2. If cold open is appropriate:
- Draft the cold open (exactly as spoken, first 60 seconds)
- Identify what context is missing and how to signal it quickly
- Test whether it creates curiosity without confusion
3. If cold open is not appropriate:
- Design a minimal intro that preserves the hook energy
- Suggest how to structure the first 60 seconds for maximum impact
Generate a recommended approach with specific script text for the first 90 seconds.
FAQ
How long should a podcast intro be?
Most podcast intros should be 60-90 seconds. The goal is to hook the listener and promise value, not to explain what the show is. If your intro is longer than 2 minutes, you are likely burying your hook. Notable exception: interview shows where guest introduction and context are genuinely valuable to listeners.
Should every episode have the same intro structure?
Consistency helps with brand recognition, but sameness can breed boredom. Create a template structure that listeners recognize, but vary the content of each element. The opening hook should change every episode. The branding elements (music, catchphrases) can stay consistent.

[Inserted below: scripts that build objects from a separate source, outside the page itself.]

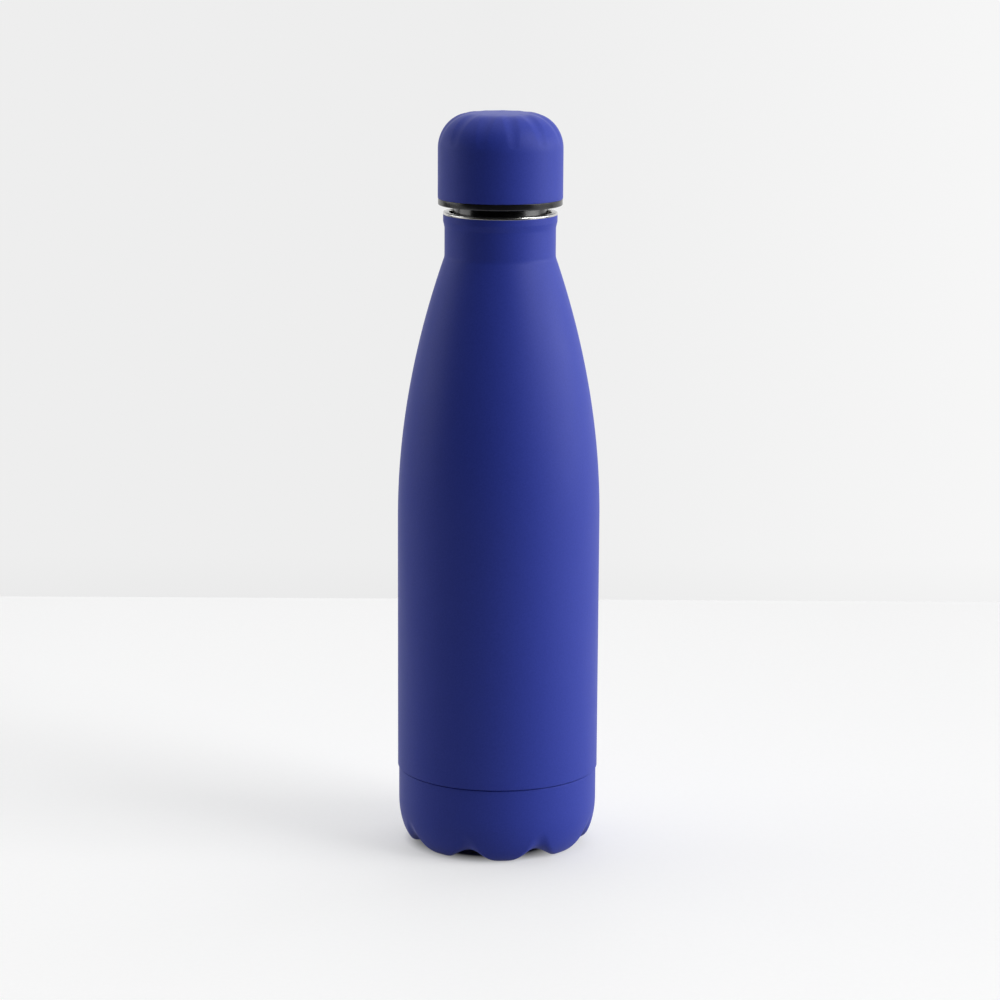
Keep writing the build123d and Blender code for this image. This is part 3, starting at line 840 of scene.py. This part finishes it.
def threaded_stopper():
    """Stopper turned round the axis.

    It runs from the nose's middle up the plug with its thread, round the band
    and the collar, and back down inside to the axis.
    """
    nose_top = PLUG_LOW[2] + NOSE_LIP_HEIGHT
    bottom = eased(rounded(
        [(0, PLUG_LOW[2]), (NOSE_LIP_RADIUS, PLUG_LOW[2]), (NOSE_LIP_RADIUS, nose_top),
         (NOSE_RADIUS, nose_top), (NOSE_RADIUS, PLUG_BOTTOM_Z), (PLUG_RADIUS, PLUG_BOTTOM_Z),
         (PLUG_RADIUS, PLUG_THREAD_Z[0])],
        NOSE_EDGES,
    ))
    plug_z = np.linspace(*PLUG_THREAD_Z, PLUG_THREAD_ROWS)
    plug = np.stack([np.full_like(plug_z, PLUG_RADIUS), plug_z], axis=1)

    top = PLUG_HIGH[2]
    band_z = top - BAND_TO_TOP
    band_top = band_z + BAND_HEIGHT
    outside = [
        (PLUG_RADIUS, PLUG_THREAD_Z[1]), (PLUG_RADIUS - PLUG_RELIEF, band_z), (BAND_RADIUS, band_z),
        (BAND_RADIUS, band_top), (COLLAR_RADIUS, band_top), (COLLAR_RADIUS, top),
    ]
    lid_room = COLLAR_RADIUS - COLLAR_WALL
    foam_room = lid_room - LID_STEP
    plug_room = PLUG_RADIUS - PLUG_WALL
    nose_room = NOSE_RADIUS - PLUG_WALL
    lid_z = top - LID_THICKNESS
    foam_z = band_top + PLUG_WALL
    plug_floor = PLUG_BOTTOM_Z + PLUG_WALL
    nose_floor = PLUG_LOW[2] + PLUG_WALL
    inside = [
        (lid_room, top), (lid_room, lid_z), (foam_room, lid_z), (foam_room, foam_z), (plug_room, foam_z),
        (plug_room, plug_floor), (nose_room, plug_floor), (nose_room, nose_floor), (0, nose_floor),
    ]
    upper = eased(rounded(outside + inside, BAND_EDGES + (ROOM_EDGE,) * len(inside)))

    points = turned(np.concatenate([bottom[:-1], plug, upper[1:]]), STOPPER_COLUMNS)
    threaded(points, len(bottom) - 1, PLUG_THREAD_ROWS, PLUG_THREAD_Z, PLUG_THREAD_HEIGHT, THREAD_PITCH / 2)
    return piece("threaded_stopper", points, "cap", "stopper_body", [BLACK])


def seal():
    """Silicone ring: its lower flank lies along the neck's seat."""
    land_z = SEAL_LOW[2] + SEAL_RADIUS - SEAL_TOE
    heel = NOSE_RADIUS + SEAL_PLAY
    path = rounded(
        [(SEAL_INNER, SEAL_LOW[2]), (SEAL_TOE, SEAL_LOW[2]), (SEAL_RADIUS, land_z),
         (SEAL_RADIUS, land_z + SEAL_LAND), (PLUG_RADIUS, SEAL_HIGH[2]), (heel, SEAL_HIGH[2]),
         (heel, SEAL_LOW[2]), (SEAL_INNER, SEAL_LOW[2])],
        SEAL_EDGES, 8,
    )
    points = turned(eased(path)[:-1], SEAL_COLUMNS)
    return piece("seal", points, "seal", "seal_ring", [SILICONE], closed=True)


painted_shell()
petal_foot()
steel_flask()
fluted_cap()
threaded_stopper()
seal()

INNER_FINISHES = {
    "shell_bottom": INNER_STEEL,
    "flask_bottom": INNER_STEEL,
    "getter_clip": INNER_STEEL,
    "copper_foil": copper(),
    "vacuum_seal": pressed_powder("solder", (150, 150, 152), (178, 178, 180), 1.0),
    "getter": pressed_powder("getter_alloy", (96, 97, 100), (122, 123, 126), 0.6),
    "stopper_foam": white_foam(),
    "stopper_lid": BLACK,
}
for node, material in INNER_FINISHES.items():
    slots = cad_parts[node].data.materials
    slots.clear()
    slots.append(material)


# -------------------------------------------------------------- stage
TABLE_SIDES = (-3.0, 3.0)      # the stage is in metres
TABLE_FRONT = -0.55
TABLE_BACK = 0.372
TABLE_TONES = (0.47, 0.48)
GLOW_SIDES = (-0.18, 0.18)     # the table's glow changes between these,
TABLE_GLOW_ACROSS = (0.025, -0.025)
GLOW_FRONT = -0.168            # and from here to the table's back
TABLE_GLOW_ALONG = (0.474, 0.360)
# Painted shade: under the foot the table's glow is taken away, so the floor shows dark there
DEEP_SHADE_X = -0.003          # the deep shade under the foot has its middle here
DEEP_SHADE = (0.0225, 0.0305)  # and runs out between these radii
WALL_SIDES = (-0.5, 0.9)
WALL_HEIGHT = 1.6
# Painted shade: the wall's glow is lower on the left
WALL_GLOW_SIDES = (0.0, 0.23)
WALL_GLOW = (0.855, 0.925)
WALL_FOOT = 0.02               # up to here the wall is a little darker, a painted shade
WALL_FOOT_PAINTED_SHADE = 0.97
ROOM_TONE = 0.01               # what the surroundings give to the pieces
BACKDROP_TONE = 0.9            # and what they show beside the wall


def stage_plane(name, x, y, z, material):
    """One rectangle: a floor where z is one height, or a wall where y is one
    depth."""
    mesh = bpy.data.meshes.new(name)
    if y[0] == y[1]:
        points = [(x[0], y[0], z[0]), (x[1], y[0], z[0]), (x[1], y[0], z[1]), (x[0], y[0], z[1])]
    else:
        points = [(x[0], y[0], z[0]), (x[1], y[0], z[0]), (x[1], y[1], z[0]), (x[0], y[1], z[0])]
    mesh.from_pydata(points, [], [(0, 1, 2, 3)])
    mesh.materials.append(material)
    obj = bpy.data.objects.new(name, mesh)
    bpy.context.scene.collection.objects.link(obj)
    return obj


def one_sided(tree, shader_socket):
    """Seen from behind, a stage surface lets everything through."""
    behind = add(tree, "ShaderNodeNewGeometry")
    clear = add(tree, "ShaderNodeBsdfTransparent")
    mix = add(tree, "ShaderNodeMixShader", [
        (0, behind.outputs["Backfacing"]), (1, shader_socket), (2, clear.outputs[0]),
    ])
    tree.links.new(mix.outputs[0], tree.nodes["Material Output"].inputs["Surface"])


def table_material():
    """White table: a diffuse top that keeps the shadow, with a share of its
    tone given to the camera and to reflections alone.  That share is taken
    away under the foot, which is painted shade."""
    material, tree, shader = finish("table_white", Roughness=0.7, Specular_IOR_Level=0.1)
    grain = effect(tree, GRAIN, Size=2.0, Coarse=0.5)
    dark, bright = ((tone,) * 3 for tone in TABLE_TONES)
    two_tone(tree, shader, grain.outputs["Speck"], dark, bright)
    where = place(tree)
    axes = add(tree, "ShaderNodeSeparateXYZ", [(0, where)])
    across = ramp(tree, axes.outputs[0], GLOW_SIDES, TABLE_GLOW_ACROSS)
    along = ramp(tree, axes.outputs[1], (GLOW_FRONT, TABLE_BACK), TABLE_GLOW_ALONG)
    # Painted shade under the foot: no glow near a point just left of the axis
    away = add(tree, "ShaderNodeVectorMath", [(0, where), (1, (DEEP_SHADE_X, 0, 0))], operation="DISTANCE")
    glow_outside_painted_shade = ramp(tree, away.outputs["Value"], DEEP_SHADE)
    tone = maths(tree, "MULTIPLY", maths(tree, "ADD", across, along), glow_outside_painted_shade)
    paths = add(tree, "ShaderNodeLightPath")
    seen = maths(tree, "MAXIMUM", paths.outputs["Is Camera Ray"], paths.outputs["Is Glossy Ray"])
    glow = add(tree, "ShaderNodeEmission", [("Strength", maths(tree, "MULTIPLY", tone, seen))])
    both = add(tree, "ShaderNodeAddShader", [(0, shader.outputs[0]), (1, glow.outputs[0])])
    one_sided(tree, both.outputs[0])
    return material


def wall_material():
    """Pale wall, with painted shade: a little darker on the left and just above the table."""
    material, tree, shader = finish("wall_white")
    tree.nodes.remove(shader)
    axes = add(tree, "ShaderNodeSeparateXYZ", [(0, place(tree))])
    # Painted shade on the left and along the wall's foot
    across = ramp(tree, axes.outputs[0], WALL_GLOW_SIDES, WALL_GLOW)
    low = ramp(tree, axes.outputs[2], (0.0, WALL_FOOT), (WALL_FOOT_PAINTED_SHADE, 1.0))
    glow = add(tree, "ShaderNodeEmission", [("Strength", maths(tree, "MULTIPLY", across, low))])
    one_sided(tree, glow.outputs[0])
    return material


def studio_world():
    """Surroundings that are pale for the camera and nearly dark otherwise."""
    world = bpy.data.worlds.new("studio")
    world.use_nodes = True
    tree = world.node_tree
    paths = add(tree, "ShaderNodeLightPath")
    room = colour_mix(tree, paths.outputs["Is Camera Ray"], (ROOM_TONE,) * 3, (BACKDROP_TONE,) * 3)
    tree.links.new(room, tree.nodes["Background"].inputs["Color"])
    return world


stage_plane("table", TABLE_SIDES, (TABLE_FRONT, TABLE_BACK), (0, 0), table_material())
wall = stage_plane("wall", WALL_SIDES, (TABLE_BACK, TABLE_BACK), (0, WALL_HEIGHT), wall_material())
wall.visible_diffuse = False
wall.visible_shadow = False
bpy.context.scene.world = studio_world()


# -------------------------------------------------------------- lamps
BOTTLE_MIDDLE = Vector((0, 0, 0.13))


def lamp(name, azimuth, elevation, distance, size, power):
    """Soft rectangular lamp aimed at the bottle's middle.

    It stands at (d*cos(e)*sin(a), -d*cos(e)*cos(a), d*sin(e)) from there, so
    azimuth a counts from the front towards the right.
    """
    light = bpy.data.lights.new(name, "AREA")
    light.shape = "RECTANGLE"
    light.size, light.size_y = size
    light.energy = power
    obj = bpy.data.objects.new(name, light)
    bpy.context.scene.collection.objects.link(obj)
    a, e = math.radians(azimuth), math.radians(elevation)
    out = np.array([math.cos(e) * math.sin(a), -math.cos(e) * math.cos(a), math.sin(e)])
    right = np.cross(-out, (0, 0, 1))
    right /= np.linalg.norm(right)
    up = np.cross(right, -out)
    turn = Matrix(np.stack([right, up, out], axis=1).tolist()).to_4x4()
    obj.matrix_world = Matrix.Translation(BOTTLE_MIDDLE + Vector(distance * out)) @ turn
    obj.visible_camera = False
    return obj


lamp("high_key", 70, 43, 2.0, (0.9, 0.8), 14.0)
lamp("overhead", 0, 88, 1.5, (0.9, 0.9), 4.2)
lamp("front_key", 56, 28, 2.0, (0.6, 0.5), 7.9)
lamp("right_low", 89, 11, 2.0, (1.7, 0.5), 21.0)
lamp("right_back", 138, 28, 1.5, (0.9, 0.9), 2.1)
lamp("left_low", -100, 10, 1.5, (1.1, 0.5), 4.4)
lamp("left_high", -96, 50, 1.5, (0.9, 0.8), 2.0)

# Only the sheen on the cap's flat top
crown_light = lamp("crown_light", 180, 30, 1.5, (0.5, 0.4), 3.0)
crown_light.visible_diffuse = False

# What the lit wall would send forwards, from just behind it
WALL_LIGHT_GAP = 0.01
wall_light = lamp("wall_light", 180, 0, TABLE_BACK + WALL_LIGHT_GAP, (WALL_HEIGHT, WALL_HEIGHT), 7.0)
wall_light.location.z = WALL_HEIGHT / 2
wall_light.visible_glossy = False


# ------------------------------------------------------------- camera
CAMERA_PLACE = (0.00044, -1.111, 0.34946)
CAMERA_DROP = 11.5             # degrees below level
CAMERA_ROLL = 0.32             # degrees
CAMERA_LENS = 116.0
CAMERA_SENSOR = 36.0

view = bpy.data.cameras.new("camera")
view.sensor_width = CAMERA_SENSOR
view.lens = CAMERA_LENS
view.clip_end = 50
camera = bpy.data.objects.new("camera", view)
bpy.context.scene.collection.objects.link(camera)
tilt = Matrix.Rotation(math.radians(90 - CAMERA_DROP), 4, "X")
roll = Matrix.Rotation(math.radians(CAMERA_ROLL), 4, "Z")
camera.matrix_world = Matrix.Translation(CAMERA_PLACE) @ tilt @ roll
bpy.context.scene.camera = camera
bpy.context.scene.view_settings.view_transform = "Standard"
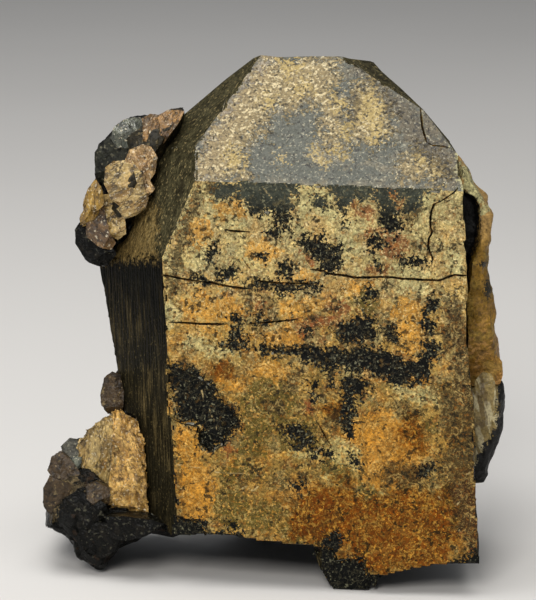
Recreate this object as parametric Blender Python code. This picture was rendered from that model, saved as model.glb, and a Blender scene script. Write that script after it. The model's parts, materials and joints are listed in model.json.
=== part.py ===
"""Gadolinite specimen: a stout, wedge-topped gadolinite crystal on its own broken base, with lumps of
feldspar, quartz and dark matrix grown on its left shoulder, left foot and right side.

Lengths are in millimetres and angles in degrees until a mesh is made; meshes are in metres, +Z up.
The big front face looks along -Y. A direction is a bearing round Z (0 is -Y, 90 is +X) and a lift
above the horizon. The origin is the bottom centre of the whole specimen's box.
"""

import math
import random

import bmesh
import bpy
from mathutils import Matrix, Vector, noise

MM = 0.001
GAP = 0.3  # left between two minerals that touch
LUMP_VOXEL = 0.6
LUMP_FACETS = 0.07  # share of the skin's triangles that a lump's facets keep
TOP = 79.5  # height of the crystal's ridge above the surface it stands on

# Each face of the crystal: bearing and lift of its normal, and one point that it passes through.
CRYSTAL_FACES = {
    "front": (-7, 3, (6.8, -17.0, 34.4)),
    "top_front": (-6, 45, (-12.4, -13.2, 62.6)),
    "left_prism": (-62, -1, (-17.0, -13.2, 50.9)),
    "left_shoulder": (-66, 21.5, (-13.7, -11.4, 60.4)),
    "left_top": (-71, 46.5, (-11.5, -8.0, 67.8)),
    "left_top_back": (-135, 42, (-11.6, 5.7, 72.0)),
    "top": (173, 76, (3.9, 2.1, TOP)),
    "top_back": (173, 44, (3.9, 8.0, 78.0)),
    "back": (173, -2, (0.0, 17.5, 40.0)),
    "back_left": (-125, -17.5, (-27.7, 7.0, 46.2)),
    "right_top": (72, 63.5, (10.0, 1.6, 79.6)),
    "right_top_back": (100, 40.5, (16.4, 4.5, 77.1)),
    "right_shoulder": (90, 39.5, (22.2, -6.7, 72.7)),
    "right_cap": (94, 3, (27.4, -14.1, 65.9)),
    "right_side": (97, 2, (30.1, -18.6, 58.4)),
    "underside": (0, -90, (0.0, 0.0, -5.0)),
}

# The front face's crust ends in steps at the bottom: x and z of each corner, left to right.
CRUST_EDGE = [
    (-26.0, 10.8), (-14.8, 10.8), (-12.9, 10.5), (-10.7, 10.3), (-10.5, 8.3), (-5.3, 8.0), (-2.3, 7.6),
    (3.8, 7.1), (8.8, 6.9), (9.0, 4.9), (13.2, 5.4), (13.8, 3.5), (14.4, 2.8), (16.7, 2.7), (19.0, 3.6),
    (22.0, 4.3), (25.0, 5.0), (29.5, 5.1), (36.0, 4.8),
]
CRUST_THICKNESS = 1.1

# Behind the crust the crystal is broken off, in a rough surface that dips to the feet it stands on.
BREAK_LEVEL = 9.6  # at the front; it falls towards the back
BREAK_FALL = 0.14
BREAK_ROUGHNESS = 1.5
BREAK_CELL = 2.0
FEET = [  # x, y, radius, level at the centre
    (11.8, -15.4, 6.8, -1.2),
    (17.5, 9.0, 13.0, -1.2),
    (-2.0, 11.0, 9.0, 1.0),
    (-13.0, -13.0, 5.0, 7.6),
    (-19.0, -10.5, 7.0, 7.6),
    (26.5, -14.0, 7.0, 5.8),
]

# A flake missing from the front face, low on its left: x and z round its rim, and how deep it is.
FLAKE_PIT = [
    (-16.1, 34.4), (-12.8, 33.5), (-10.4, 31.9), (-8.0, 30.1), (-6.5, 27.9), (-5.6, 26.0), (-7.4, 24.4),
    (-8.0, 22.2), (-9.9, 21.3), (-11.2, 22.7), (-11.5, 25.1), (-14.1, 25.5), (-16.2, 26.6),
]
FLAKE_DEPTH = 0.8

# The bite out of the front face's right-hand edge: x and z, top to bottom.
RIGHT_BITE = [
    (29.9, 58.6), (29.0, 56.0), (28.0, 54.2), (28.8, 51.5), (28.5, 40.6), (29.6, 30.9), (30.6, 23.4),
    (31.3, 18.9),
]
BITE_BACK = -12.5  # the bite runs from the front face back to this y

# Lumps: x and z round the outline, and the rings (y, share of the outline's size) that it is lofted through.
LOWER_MASS = dict(
    outline=[
        (-29.9, 18.4), (-33.4, 18.0), (-34.3, 16.2), (-35.4, 14.3), (-36.0, 11.3), (-36.7, 8.9),
        (-35.5, 6.7), (-33.3, 5.0), (-31.1, 2.3), (-29.2, 0.4), (-27.2, -1.0), (-25.7, -0.2), (-23.6, 2.8),
        (-19.7, 4.4), (-11.2, 5.8), (-10.6, 9.0), (-19.7, 9.5), (-24.4, 12.6),
    ],
    rings=[(-10.5, 0.45), (-8.5, 0.82), (-3.0, 1.0), (3.0, 1.0), (8.5, 0.88), (12.0, 0.5)],
    roughness=0.9, chips=9, chip_depth=1.3, seed=3,
)
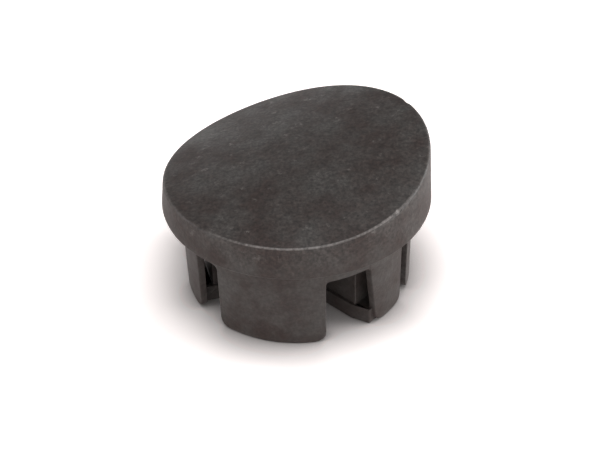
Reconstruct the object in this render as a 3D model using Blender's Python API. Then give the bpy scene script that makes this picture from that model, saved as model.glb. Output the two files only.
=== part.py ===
"""Moulded hole plug whose head follows the curve of the tube that it closes.

Metres, +Z up. The origin is the centre of the plane that the feet stand in,
and the plug's axis is the Z axis. Three stiff legs, one of them wider than
the others, centre the plug in its hole, and a thin snap finger in each bay
between them presses on the hole's edge. A spider of ribs under the head
carries the fingers' feet.
"""
import math

import bmesh
import bpy
from mathutils import Matrix

# Head
HEAD_RADIUS = 0.0090
HEAD_DRAFT = 0.0002                  # radius lost between the underside and the top
CROWN_THICKNESS = 0.00320            # underside to top, at the plug's axis
HEAD_SKIN = 0.0017                   # top to the hollow under it
EDGE_ROUND = 0.0002                  # between the side and the top

# Tube that the top is flush with
TUBE_RADIUS = 0.0346
TUBE_HEADING = math.radians(30.0)    # direction of the tube's axis, seen from above
TUBE_RISE = math.radians(7.15)       # slope of the tube's axis along its heading
CREST_OFFSET = 0.00155               # sideways from the plug's axis to the tube's crest

# Shank
SHANK_LENGTH = 0.00657               # feet to the head's underside
SHANK_RADIUS = 0.00778               # at the underside
SHANK_DRAFT = 0.00004                # radius lost between the underside and the feet
WALL = 0.0012
NECK_LENGTH = 0.00153                # ring under the head that the slots leave whole
LEAD_IN_HEIGHT = 0.0003
LEAD_IN_DEPTH = 0.00006

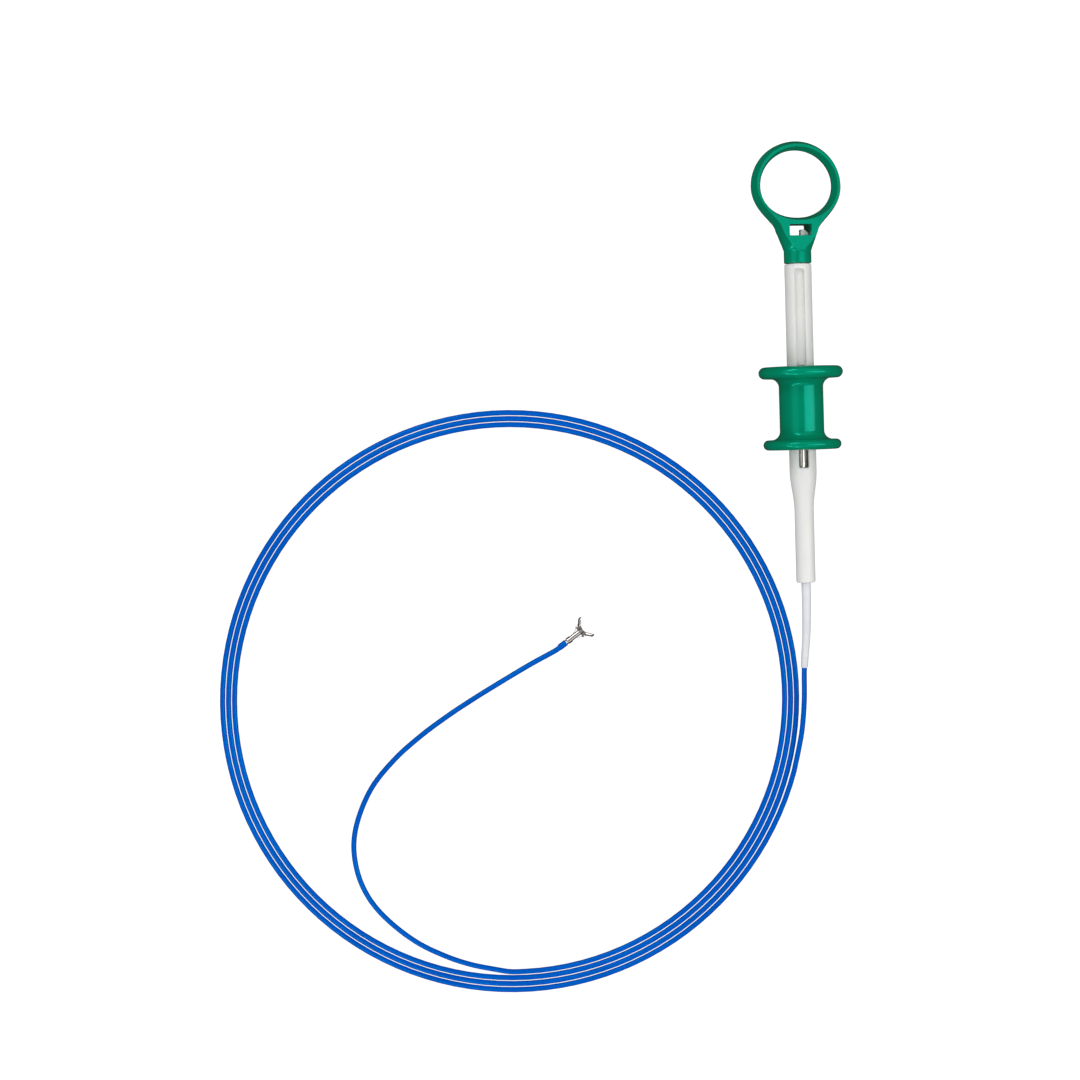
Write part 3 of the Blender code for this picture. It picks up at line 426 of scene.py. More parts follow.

How do I know if my intro is losing listeners?
Your podcast analytics platform (Spotify for Podcasters, Apple Podcasts Connect, etc.) shows listener retention curves. Look for the biggest drop-off points. If you are losing 30%+ of listeners before the 2-minute mark, your intro needs work. If the drop is after 5 minutes, your early content (not your intro) is the problem.
Conclusion
Your podcast intro is the gateway to everything else. It sets expectations, creates curiosity, and earns the right to the listener’s time. A bad intro sinks great content. A great intro lets your content shine.
AI Unpacker gives you prompts to craft intros that hook listeners immediately. But the voice, personality, and authenticity — the things that make listeners come back — those come from you.
The goal is not a clever intro. The goal is an intro that makes listeners think “I need to hear what happens next.”